Things People Blame the Jews For, Volume XXXIX: Not Believing Dylan Farrow (Special Forward Edition)

In the Jewish Daily Forward, I have a reply to Eli Bromberg's "partial" explanation for why "Me Too" hasn't taken down Woody Allen. In brief, Bromberg attributes Allen's continued high status to antisemitism -- or rather, the fear of people being accused of antisemitism if they go after a Jewish actor being accused by a non-Jew.

My explanation, by contrast, is much more straightforward: it's misogyny, the same factor that explains the vast majority of other cases where men sexually abuse women and then don't face consequences. Woody Allen isn't the exception, he's the rule. And so we don't need a more complicated explanation for why people don't believe Dylan Farrow other than the standard one: most men don't believe most women when they make claims of sexual assault against powerful men. Any worries about "antisemitism" are entirely epiphenomenal.

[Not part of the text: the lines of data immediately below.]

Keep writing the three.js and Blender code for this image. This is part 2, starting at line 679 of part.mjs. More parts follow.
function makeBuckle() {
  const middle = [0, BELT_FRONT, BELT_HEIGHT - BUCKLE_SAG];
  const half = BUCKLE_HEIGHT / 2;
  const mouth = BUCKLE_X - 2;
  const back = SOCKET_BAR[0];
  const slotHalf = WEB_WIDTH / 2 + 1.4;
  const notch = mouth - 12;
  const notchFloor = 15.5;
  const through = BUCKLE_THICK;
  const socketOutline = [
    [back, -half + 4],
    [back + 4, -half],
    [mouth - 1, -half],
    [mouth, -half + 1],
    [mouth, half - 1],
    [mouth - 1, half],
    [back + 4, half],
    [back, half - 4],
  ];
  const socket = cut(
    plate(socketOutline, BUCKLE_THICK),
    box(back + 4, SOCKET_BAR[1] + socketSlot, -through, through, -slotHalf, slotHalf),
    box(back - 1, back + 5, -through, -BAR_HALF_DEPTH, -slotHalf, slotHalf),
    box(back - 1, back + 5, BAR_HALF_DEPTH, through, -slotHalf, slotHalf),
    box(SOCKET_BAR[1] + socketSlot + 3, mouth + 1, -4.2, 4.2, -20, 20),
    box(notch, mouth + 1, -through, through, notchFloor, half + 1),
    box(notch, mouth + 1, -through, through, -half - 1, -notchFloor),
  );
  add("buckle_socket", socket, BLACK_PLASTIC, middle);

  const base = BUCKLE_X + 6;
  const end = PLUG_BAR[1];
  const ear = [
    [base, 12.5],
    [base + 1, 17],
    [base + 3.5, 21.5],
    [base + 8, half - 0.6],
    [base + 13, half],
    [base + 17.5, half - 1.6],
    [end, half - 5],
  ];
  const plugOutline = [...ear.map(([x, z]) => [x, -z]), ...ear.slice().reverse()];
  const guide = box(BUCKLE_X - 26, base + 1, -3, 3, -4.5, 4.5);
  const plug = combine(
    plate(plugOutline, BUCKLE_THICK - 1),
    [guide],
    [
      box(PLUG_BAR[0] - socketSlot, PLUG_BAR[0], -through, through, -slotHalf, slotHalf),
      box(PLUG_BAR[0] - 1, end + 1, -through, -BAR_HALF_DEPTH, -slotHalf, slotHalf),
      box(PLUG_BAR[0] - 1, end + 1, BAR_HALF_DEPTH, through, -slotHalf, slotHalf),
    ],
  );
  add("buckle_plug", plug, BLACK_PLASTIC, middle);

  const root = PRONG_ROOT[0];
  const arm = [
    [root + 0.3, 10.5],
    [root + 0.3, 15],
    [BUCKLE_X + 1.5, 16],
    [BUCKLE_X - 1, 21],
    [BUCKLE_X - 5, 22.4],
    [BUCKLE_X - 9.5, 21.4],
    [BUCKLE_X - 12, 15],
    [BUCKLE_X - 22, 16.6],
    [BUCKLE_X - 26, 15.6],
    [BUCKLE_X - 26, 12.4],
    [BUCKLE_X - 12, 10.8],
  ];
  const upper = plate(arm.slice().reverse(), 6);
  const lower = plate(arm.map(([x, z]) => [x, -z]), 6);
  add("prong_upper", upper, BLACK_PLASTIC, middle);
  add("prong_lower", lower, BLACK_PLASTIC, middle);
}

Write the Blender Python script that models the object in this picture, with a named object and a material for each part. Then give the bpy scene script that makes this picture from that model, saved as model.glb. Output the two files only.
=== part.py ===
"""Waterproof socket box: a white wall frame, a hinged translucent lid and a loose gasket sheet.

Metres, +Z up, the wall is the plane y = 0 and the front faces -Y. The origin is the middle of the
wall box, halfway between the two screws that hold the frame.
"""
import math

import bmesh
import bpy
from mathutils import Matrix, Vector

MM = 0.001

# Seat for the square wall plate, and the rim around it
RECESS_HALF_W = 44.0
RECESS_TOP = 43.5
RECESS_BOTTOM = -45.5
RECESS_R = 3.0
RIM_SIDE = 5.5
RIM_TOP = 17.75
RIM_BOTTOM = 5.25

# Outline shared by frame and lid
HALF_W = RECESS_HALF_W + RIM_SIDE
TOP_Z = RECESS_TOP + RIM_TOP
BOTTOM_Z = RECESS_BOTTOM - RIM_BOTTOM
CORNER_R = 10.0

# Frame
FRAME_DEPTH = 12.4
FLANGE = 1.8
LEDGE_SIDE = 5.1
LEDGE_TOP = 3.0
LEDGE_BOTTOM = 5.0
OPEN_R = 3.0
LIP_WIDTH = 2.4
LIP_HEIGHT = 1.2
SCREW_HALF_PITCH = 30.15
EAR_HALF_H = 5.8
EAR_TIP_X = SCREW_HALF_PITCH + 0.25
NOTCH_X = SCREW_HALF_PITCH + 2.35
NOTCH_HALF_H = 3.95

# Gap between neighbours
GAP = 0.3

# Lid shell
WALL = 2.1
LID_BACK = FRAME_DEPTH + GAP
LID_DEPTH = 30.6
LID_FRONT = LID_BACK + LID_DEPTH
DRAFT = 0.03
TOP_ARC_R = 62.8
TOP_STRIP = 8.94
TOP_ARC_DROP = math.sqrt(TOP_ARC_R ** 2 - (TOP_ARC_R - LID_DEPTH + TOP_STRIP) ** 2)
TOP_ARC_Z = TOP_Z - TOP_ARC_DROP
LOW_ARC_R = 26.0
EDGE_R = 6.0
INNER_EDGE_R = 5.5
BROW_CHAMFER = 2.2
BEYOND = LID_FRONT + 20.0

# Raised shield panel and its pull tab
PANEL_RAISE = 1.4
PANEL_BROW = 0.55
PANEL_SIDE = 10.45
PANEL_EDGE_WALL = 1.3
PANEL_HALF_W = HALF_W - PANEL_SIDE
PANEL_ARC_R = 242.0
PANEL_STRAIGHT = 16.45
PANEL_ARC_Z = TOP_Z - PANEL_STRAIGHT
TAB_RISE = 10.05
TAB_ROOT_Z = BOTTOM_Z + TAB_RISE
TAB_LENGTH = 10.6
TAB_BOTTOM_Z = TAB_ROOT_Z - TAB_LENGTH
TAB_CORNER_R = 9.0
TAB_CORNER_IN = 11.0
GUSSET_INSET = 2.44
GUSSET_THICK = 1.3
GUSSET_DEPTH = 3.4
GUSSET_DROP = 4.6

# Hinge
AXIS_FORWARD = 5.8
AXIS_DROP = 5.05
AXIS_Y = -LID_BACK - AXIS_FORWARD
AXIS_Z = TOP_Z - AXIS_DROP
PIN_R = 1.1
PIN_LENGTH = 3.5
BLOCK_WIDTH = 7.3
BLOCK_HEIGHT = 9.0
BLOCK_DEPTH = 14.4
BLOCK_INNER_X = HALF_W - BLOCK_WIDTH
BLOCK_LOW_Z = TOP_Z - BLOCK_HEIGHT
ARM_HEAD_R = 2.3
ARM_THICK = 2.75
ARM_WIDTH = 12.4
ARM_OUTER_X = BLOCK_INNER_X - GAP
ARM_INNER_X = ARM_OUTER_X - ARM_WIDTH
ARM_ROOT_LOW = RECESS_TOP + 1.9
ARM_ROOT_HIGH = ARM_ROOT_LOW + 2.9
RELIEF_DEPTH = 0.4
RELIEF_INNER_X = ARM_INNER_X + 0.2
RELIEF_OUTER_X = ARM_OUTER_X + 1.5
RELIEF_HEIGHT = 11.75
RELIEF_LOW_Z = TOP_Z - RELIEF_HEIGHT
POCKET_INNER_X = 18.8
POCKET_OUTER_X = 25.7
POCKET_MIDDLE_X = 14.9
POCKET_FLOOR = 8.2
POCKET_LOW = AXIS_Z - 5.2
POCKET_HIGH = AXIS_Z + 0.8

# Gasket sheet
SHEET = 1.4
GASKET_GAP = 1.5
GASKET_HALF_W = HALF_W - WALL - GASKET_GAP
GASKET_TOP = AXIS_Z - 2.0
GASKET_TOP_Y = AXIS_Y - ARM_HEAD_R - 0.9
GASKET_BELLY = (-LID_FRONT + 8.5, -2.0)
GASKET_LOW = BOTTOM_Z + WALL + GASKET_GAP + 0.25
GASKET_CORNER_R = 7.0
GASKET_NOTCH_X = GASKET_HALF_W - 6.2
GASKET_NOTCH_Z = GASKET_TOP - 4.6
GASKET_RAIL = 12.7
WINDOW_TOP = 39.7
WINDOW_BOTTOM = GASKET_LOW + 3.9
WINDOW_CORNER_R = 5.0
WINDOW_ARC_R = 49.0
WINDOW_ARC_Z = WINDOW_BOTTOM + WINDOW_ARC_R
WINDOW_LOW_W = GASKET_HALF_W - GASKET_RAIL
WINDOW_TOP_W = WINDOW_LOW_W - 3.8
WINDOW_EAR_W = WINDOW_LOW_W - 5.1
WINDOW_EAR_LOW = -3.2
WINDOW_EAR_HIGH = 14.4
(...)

This essay was originally going to be published on this blog, and in the move over to the Forward a bunch of stuff got cut. I did mention in the essay that while, contrary to popular belief, non-Jews don't really work that hard to not be antisemitic, they do
care quite a bit about portraying themselves as laboring under an oppressive cloud of Jewish scrutiny, whereby a single false move leads to banishment or worse, and where consequently attacking Jews or Jewish institutions is a brave act of rebellion rather than what it actually is — the historical norm.
In the full version, I offered a few examples to provide color: The Vatican newspaper complaining of how Jews complain "at the first shout by anyone who dares raise his voice against this barbarian invasion by an enemy race," a mere ten years after Jews were even emancipated in Rome; or the Presbyterian official who at a 2014 extolled her fellows that "Jesus wasn’t afraid to tell the Jews when they were wrong" -- as if Christianity's main historical problem vis-a-vis the Jews was the former being too reticent and taciturn towards the latter.

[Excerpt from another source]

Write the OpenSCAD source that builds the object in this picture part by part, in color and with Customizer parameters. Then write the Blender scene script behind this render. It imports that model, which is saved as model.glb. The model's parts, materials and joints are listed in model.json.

I also had an extended discussion of what I take to be the best analogy to the argument Bromberg wants to make: Clarence Thomas's response, in his confirmation hearings, to Anita Hill's allegations of sexual harassment. It is true that Black men have long been targeted by claims of sexual misconduct as a means of enforcing racist oppression. It is also true that Hill's specific allegations against Thomas were perfectly credible and deserved to believed. Finally, Thomas's declaration that he was being targeted by a "high-tech lynching" was precisely the explicit sort of appeal to racism that Allen is alleged to have made.

What was the result? Thomas' argument did seem to have an impact on some Black organizations who had vivid memories of the link between Jim Crow and claims of Black male sexual predation. But most continued to oppose his nomination. And even to the extent there was some hesitation amongst some Black people to full-throatedly support Anita Hill, it would be absurd to argue that such reticence translated into any meaningful advantage for Thomas inside the White male dominated Senate. White men have not historically needed Black people to give permission before they pass judgment on Black bodies.

Thomas's confirmation vote was 52-48, the closest margin for a Supreme Court nominee of the era. It is almost certainly the case that this margin would have been wider, not narrower, had Thomas not been Black. Put another way, there's little evidence that the Senators who voted for Thomas did so because they were afraid of being called racist. There's a lot of evidence that the Senators who voted for Thomas did so because they, like most men, trust men over the women who accuse them of sexual abuse.

And so too with Allen. Neither being Black nor being Jewish makes it harder for society to condemn you for sexual abuse. If we see Black or Jewish men who appear to be getting away with it, the primary explanation is not that we're too sensitive to the "race card" or we're fearful of being tarred with "antisemitism". The best explanation remains the normal explanation: that men, most of the time, don't believe women who make accusations of sexual assault.